For a better understanding, let us understand the configuration of the 4 Ps of the marketing mix. The 4Ps of the marketing mix include product, place, price, and promotion. Hence, from the marketing point of view, the product is a highly critical factor. Now, all of us know that pork products are against the cultural views of Islam. So, if a company introduces and markets pork products in an Islamic nation, it can prove to be a disastrous move.

6. Ecological factors

We have already discussed the ecological factors above. Not only are they important for the analysis of the macro environment in business but also in marketing. If natural resources are easily available to a firm in a geographical area, the operational costs will be low and the company can go for a moderate pricing strategy.

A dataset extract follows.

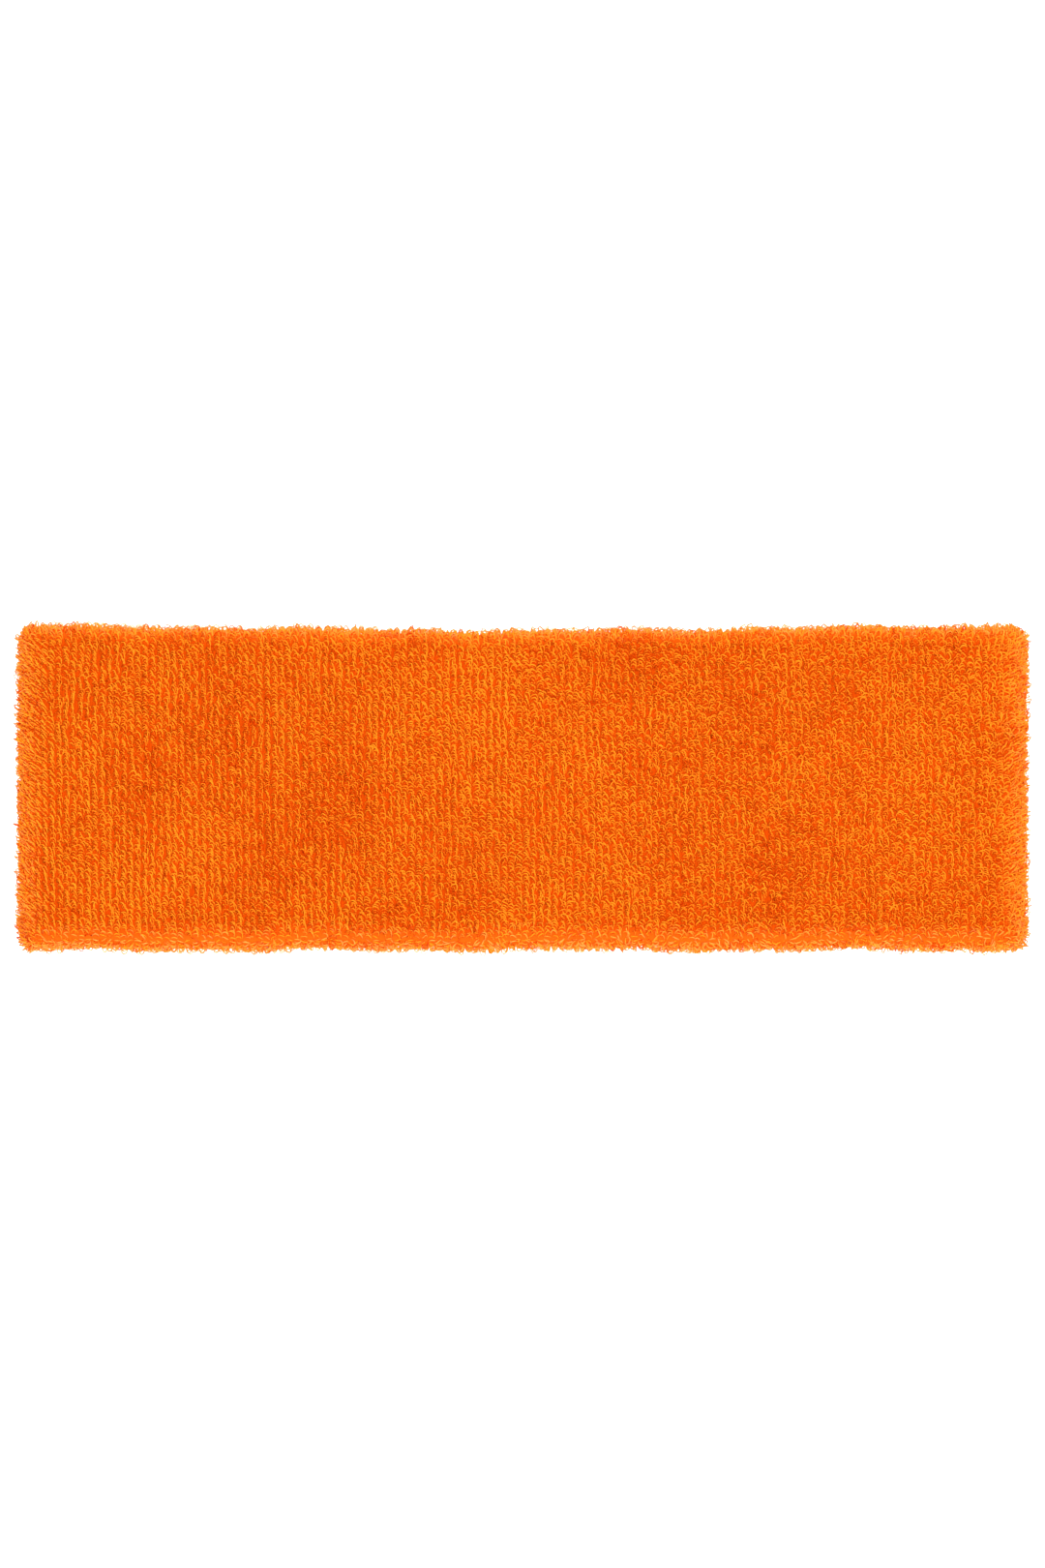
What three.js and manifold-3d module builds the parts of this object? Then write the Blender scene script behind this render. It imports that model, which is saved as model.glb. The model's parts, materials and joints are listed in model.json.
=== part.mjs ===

However, if the natural resources in an area are insufficient, the operational costs will be high and the companies will need to go for a premium pricing strategy to attain profits. Hence, ecological factors pertaining to a country or area can influence the marketing strategies in multiple ways. This makes the analysis of the macro environment in marketing with respect to ecological or natural factors indispensable.

Recommended Readings

An Explicit Description of Change Management Models

A Complete Guide on Porter Five Forces Model

To recapitulate, the macro environment, external to an organization, has a massive role to play in strategic planning for advancement and expansion. An effective understanding of the macro environment enables organizations to determine the best-fit strategies that are aligned with their strategic goals. This explains why business analysts and consultants give immense importance to the analysis of external business factors that define the macro environment.